**Task statement:**
Return the listing word for word, as given.

**Data segment:**

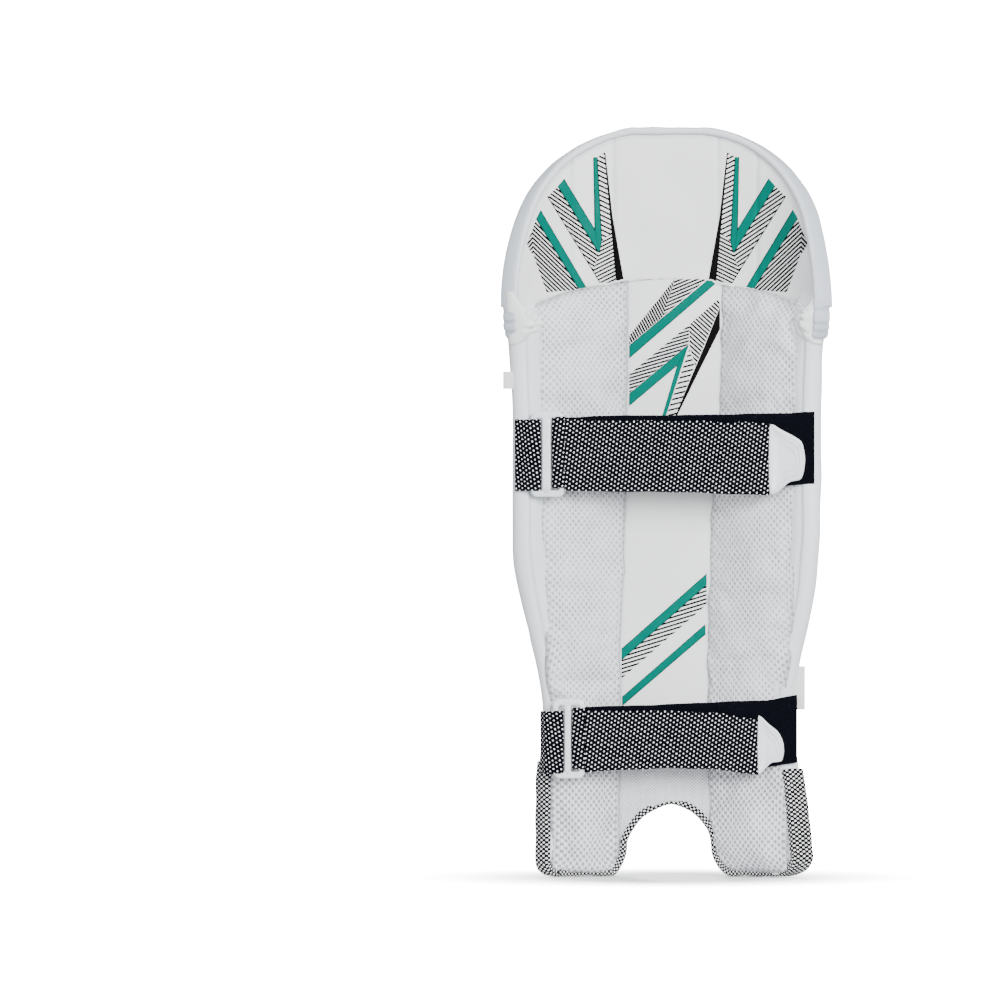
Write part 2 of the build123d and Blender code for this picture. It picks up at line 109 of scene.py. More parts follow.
# Edges in rear view, as (height, x)
PANEL_INNER = ((0, 39), (200, 38), (315, 33), (400, 32), (510, 31.5))
PANEL_OUTER = ((0, -38), (200, -35), (315, -39), (400, -46), (510, -47.5))
MESH_INNER = ((0, 95), (98, 97), (150, 98), (200, 101), (269, 107), (480, 112))
MESH_OUTER = ((0, -104), (98, -104), (150, -105), (200, -107), (269, -111), (480, -114))
MESH_LINES = {-1: MESH_OUTER, 1: MESH_INNER}
FOOT_TAPE_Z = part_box("side_tape_inner")[1].z / MM
TAPE_ARCH = 5.5             # width of the binding round the instep arch
FLAP_SEAMS = (-156, -116.5, -73.5, -32.5, 58, 100, 139.5)       # along the front of the knee flap
FLAP_CREASES = (-78, -45, 44, 79)   # x of the creases of its lining
PANEL_RISE = 6.0            # how far a panel of the knee flap stands proud
WELT_IN = 7.5               # distance of the knee flap's welt from its edge


# ---------------------------------------------------------------- plan curve and small maths
def smooth(t):
    """Ease from 0 to 1."""
    t = np.clip(t, 0, 1)
    return t * t * (3 - 2 * t)


def bulge(t):
    """Quarter circle from 0 at t=0 to 1 at t=1."""
    return np.sqrt(1 - (1 - np.clip(t, 0, 1)) ** 2)


def swell(f, rise):
    """Height of a padded tube between two seams, f from 0 to 1: rounded sides, low crown."""
    from_seam = np.minimum(f, 1 - f) * SEAM_STEP
    return rise * (.86 * bulge(from_seam / 12.5) + .14 * 4 * f * (1 - f))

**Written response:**
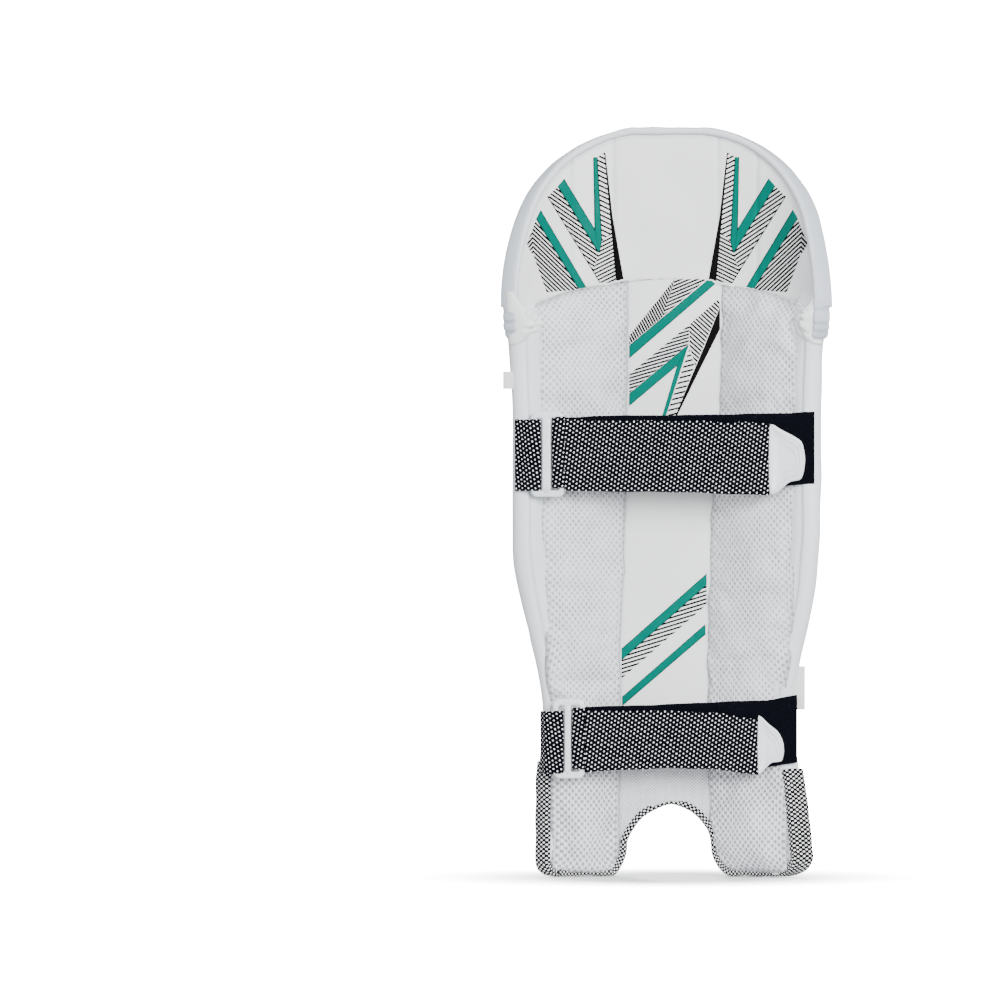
Write part 2 of the build123d and Blender code for this picture. It picks up at line 109 of scene.py. More parts follow.
# Edges in rear view, as (height, x)
PANEL_INNER = ((0, 39), (200, 38), (315, 33), (400, 32), (510, 31.5))
PANEL_OUTER = ((0, -38), (200, -35), (315, -39), (400, -46), (510, -47.5))
MESH_INNER = ((0, 95), (98, 97), (150, 98), (200, 101), (269, 107), (480, 112))
MESH_OUTER = ((0, -104), (98, -104), (150, -105), (200, -107), (269, -111), (480, -114))
MESH_LINES = {-1: MESH_OUTER, 1: MESH_INNER}
FOOT_TAPE_Z = part_box("side_tape_inner")[1].z / MM
TAPE_ARCH = 5.5             # width of the binding round the instep arch
FLAP_SEAMS = (-156, -116.5, -73.5, -32.5, 58, 100, 139.5)       # along the front of the knee flap
FLAP_CREASES = (-78, -45, 44, 79)   # x of the creases of its lining
PANEL_RISE = 6.0            # how far a panel of the knee flap stands proud
WELT_IN = 7.5               # distance of the knee flap's welt from its edge


# ---------------------------------------------------------------- plan curve and small maths
def smooth(t):
    """Ease from 0 to 1."""
    t = np.clip(t, 0, 1)
    return t * t * (3 - 2 * t)


def bulge(t):
    """Quarter circle from 0 at t=0 to 1 at t=1."""
    return np.sqrt(1 - (1 - np.clip(t, 0, 1)) ** 2)


def swell(f, rise):
    """Height of a padded tube between two seams, f from 0 to 1: rounded sides, low crown."""
    from_seam = np.minimum(f, 1 - f) * SEAM_STEP
    return rise * (.86 * bulge(from_seam / 12.5) + .14 * 4 * f * (1 - f))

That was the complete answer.